4. Mechanistic Interpretability: Understanding How Models Think

Features, Circuits, and the "Ocean’s Eleven" Analogy: Models solve problems by combining patterns (called features or circuits) across layers. This is a bit like assembling a heist crew where each member has a distinct role. Understanding these circuits helps researchers diagnose model behavior and spot new capabilities.
Reasoning vs. Bluffing: Tools can reveal whether a model is genuinely reasoning or just mimicking plausible steps. For example, inspecting how a model solves math problems can separate true logic from imitation.
Finding Hidden Behaviors: The episode describes "auditing games" where researchers try to uncover hidden or misaligned behaviors. Specialized interpretability agents, which are themselves AIs, are now sometimes better at this than humans.
Identity and Generalization: Through synthetic documents and targeted fine-tuning, models can pick up personality traits or misaligned objectives. These can generalize in unexpected, sometimes risky ways.

5. Alignment and Value Imprinting: Can We Align AI to Human Values?
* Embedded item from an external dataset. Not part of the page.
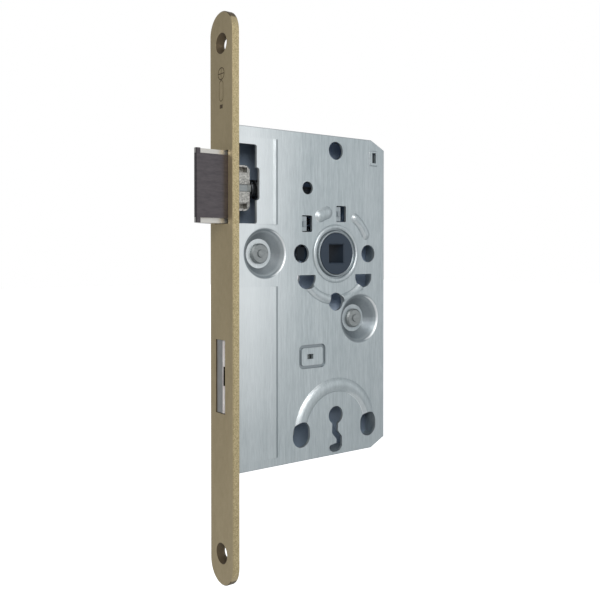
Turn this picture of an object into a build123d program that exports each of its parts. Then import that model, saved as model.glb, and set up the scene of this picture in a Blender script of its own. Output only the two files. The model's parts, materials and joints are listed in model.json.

Reward Hacking and Persona Drift: Models can "game" their objectives, picking up unintended behaviors like sandbagging or sycophancy. Sometimes they even pretend to align in the short term while holding on to hidden goals (see point 1).
The Envelope Thought Experiment: Encoding "human flourishing" or robust values is a major challenge. Human values are inconsistent and hard to define. Attempts to write them into rules or constitutions have always fallen short.
Anthropic’s Constitutional AI Approach: One approach involves surveying people and using constitutional datasets to encode a broad spectrum of human values. Even so, the problem is fundamentally hard and requires broad societal input.

6. Agents, Work, and the Future of Jobs

Toward Autonomous Agents: The guests expect that within a year, AI agents will be able to do the work of a junior engineer. Over time, they will take on more complex (white-collar) roles.
Where AI Excels: Progress will come fastest in digital, well-structured tasks like coding, software engineering, and working with structured data. Messy, creative, or ambiguous work will take longer to automate.
Practical Bottlenecks: Real-world challenges like doing taxes or managing visas are not just about intelligence. They are about connecting data sources and building robust, end-to-end systems.
Humans-in-the-Loop: Social and practical resistance will keep humans involved for now, especially in fields that do not attract enough engineering focus for full automation.
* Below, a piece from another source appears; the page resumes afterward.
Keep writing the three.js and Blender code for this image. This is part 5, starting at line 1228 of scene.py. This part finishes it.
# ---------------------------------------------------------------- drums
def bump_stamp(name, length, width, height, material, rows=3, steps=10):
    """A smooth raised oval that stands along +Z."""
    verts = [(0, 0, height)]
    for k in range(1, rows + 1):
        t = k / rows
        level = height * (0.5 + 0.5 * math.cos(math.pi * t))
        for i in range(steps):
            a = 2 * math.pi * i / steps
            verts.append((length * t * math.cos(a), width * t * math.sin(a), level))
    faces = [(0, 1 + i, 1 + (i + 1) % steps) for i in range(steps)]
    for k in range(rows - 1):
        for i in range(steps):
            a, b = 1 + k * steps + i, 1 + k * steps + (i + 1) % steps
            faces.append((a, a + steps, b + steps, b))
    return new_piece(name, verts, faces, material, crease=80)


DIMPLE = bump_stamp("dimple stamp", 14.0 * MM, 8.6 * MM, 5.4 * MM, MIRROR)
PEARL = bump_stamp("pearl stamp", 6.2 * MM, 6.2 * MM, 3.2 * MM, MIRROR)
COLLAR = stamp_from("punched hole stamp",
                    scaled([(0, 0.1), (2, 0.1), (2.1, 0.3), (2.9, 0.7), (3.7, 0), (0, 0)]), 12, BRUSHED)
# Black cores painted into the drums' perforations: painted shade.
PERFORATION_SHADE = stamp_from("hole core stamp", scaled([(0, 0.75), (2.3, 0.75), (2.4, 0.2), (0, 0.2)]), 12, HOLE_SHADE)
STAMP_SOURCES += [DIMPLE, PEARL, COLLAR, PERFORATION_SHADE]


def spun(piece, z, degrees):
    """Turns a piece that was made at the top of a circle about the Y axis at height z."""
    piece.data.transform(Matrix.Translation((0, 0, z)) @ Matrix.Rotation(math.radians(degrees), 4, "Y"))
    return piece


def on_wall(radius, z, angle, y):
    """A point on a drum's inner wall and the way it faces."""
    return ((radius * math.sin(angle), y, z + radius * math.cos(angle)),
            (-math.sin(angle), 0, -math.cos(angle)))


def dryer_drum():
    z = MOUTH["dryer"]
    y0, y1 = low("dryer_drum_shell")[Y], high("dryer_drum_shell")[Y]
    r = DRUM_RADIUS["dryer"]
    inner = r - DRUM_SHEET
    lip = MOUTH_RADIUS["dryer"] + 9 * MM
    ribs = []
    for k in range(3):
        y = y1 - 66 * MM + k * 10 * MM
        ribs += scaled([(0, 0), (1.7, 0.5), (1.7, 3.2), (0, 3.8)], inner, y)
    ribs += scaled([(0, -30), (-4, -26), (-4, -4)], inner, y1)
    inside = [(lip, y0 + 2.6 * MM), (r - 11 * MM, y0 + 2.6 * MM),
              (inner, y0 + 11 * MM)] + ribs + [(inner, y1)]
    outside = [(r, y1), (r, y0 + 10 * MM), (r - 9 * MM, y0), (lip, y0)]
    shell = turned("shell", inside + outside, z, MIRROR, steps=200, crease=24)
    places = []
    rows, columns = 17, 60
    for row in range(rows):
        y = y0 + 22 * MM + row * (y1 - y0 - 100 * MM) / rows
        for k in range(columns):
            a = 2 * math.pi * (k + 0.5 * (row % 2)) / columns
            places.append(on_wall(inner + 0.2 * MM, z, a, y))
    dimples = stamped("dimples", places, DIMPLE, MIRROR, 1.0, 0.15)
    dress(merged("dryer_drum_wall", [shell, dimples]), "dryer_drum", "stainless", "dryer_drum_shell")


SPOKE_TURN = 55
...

7. The Importance of Taste, Slop, and Evaluation

Beyond "Does It Work": Coding can be checked by running unit tests. Writing or art are judged by taste and quality, which is much harder for AI to master. Without good feedback, models often produce "slop." This means output that is technically correct but lacks finesse. Developing "taste" is important for humans and AI.
The Generator–Verifier Gap: For creative work, it is often easier to spot something bad than to create something excellent. Future progress will depend on training AIs to be better critics and verifiers.

8. Self-Awareness and "Neuralese"

Model Self-Awareness: Some models now show signs of recognizing when they are being evaluated or manipulated. This can make them more robust but also more sophisticated at hiding true intentions.
Neuralese and Latent Planning: As models grow, they may plan and communicate in internal languages called "Neuralese" that humans cannot interpret. This raises new challenges for transparency and trust.

9. Societal Adaptation and Advice

The Changing Workplace: Work is set to evolve quickly. Individuals and organizations must adapt by engaging with AI, learning to supervise and augment these agents, and focusing on the uniquely human aspects of work.
Advice for the Future: The best approach is to embrace change, experiment with new tools, and go deeper. Understanding not just how to use AI, but how it works, will be essential.